As well as Balls of Steel, Alex went on to host Popworld with co-host Alexa Chung, and landed a number of acting roles in films including Dawn of the Dead (2004), Deuce Bigalow: European Gigolo (2005), Land of the Dead (2005) and The League of Gentlemen’s Apocalypse (2005). After a magazine interview in which he discussed his love of movies, he was approached by Sky and offered his own show for Sky Cinema, Alex Zane’s Guest List. “We’d begin each interview discussing the film the actor was currently promoting, before moving on to discuss three of their favourite films. It was basically Desert Island Discs with movies! What’s really interesting for me is hearing from these people about the films that have really framed their lives – that’s quite something,” he says. “I feel like what I’m doing right now at Sky Cinema is where I want to be at this point in my career. Getting to fly around the world and interview movie stars for a living isn’t all that bad at all,” he laughs. “I’ve had some fantastic experiences with stars all over the world. From flying in a helicopter with Hugh Jackman, to meeting Hollywood legend Burt Reynolds, and nearly dying whilst standing on top of the BFI Imax cinema with Tom Cruise. I feel very fortunate to do what I do.”
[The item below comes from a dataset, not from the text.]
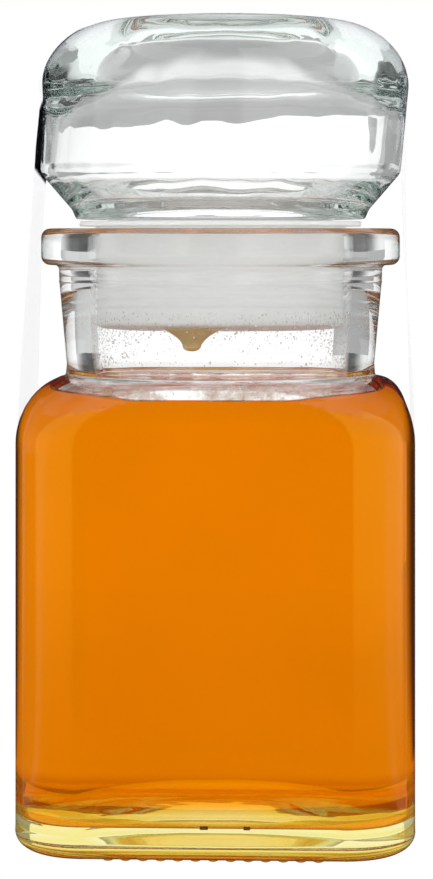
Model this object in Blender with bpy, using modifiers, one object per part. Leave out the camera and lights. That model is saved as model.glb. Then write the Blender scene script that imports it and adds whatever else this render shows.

As well as his presenting career with Sky, Alex is a keen scriptwriter and has recently finished work on a new sitcom entitled Friday Night Frights. He expresses both pride and pleasure in having written the script with friend and long-term collaborator Johnny Candon. After 17 years in London, Soho is still at the centre of Alex’s life and career, with his taste for rest and recreation in the neighbourhood bringing him back to Dean Street and its surrounding watering holes on a regular basis. “It’s just been one of those places, from the moment I arrived in London, that I’ve loved spending time in,” he says. “It’s tinged with some sadness, too: the thing about Soho is that it evolves so damn quickly – much quicker than the people that make it what it is.”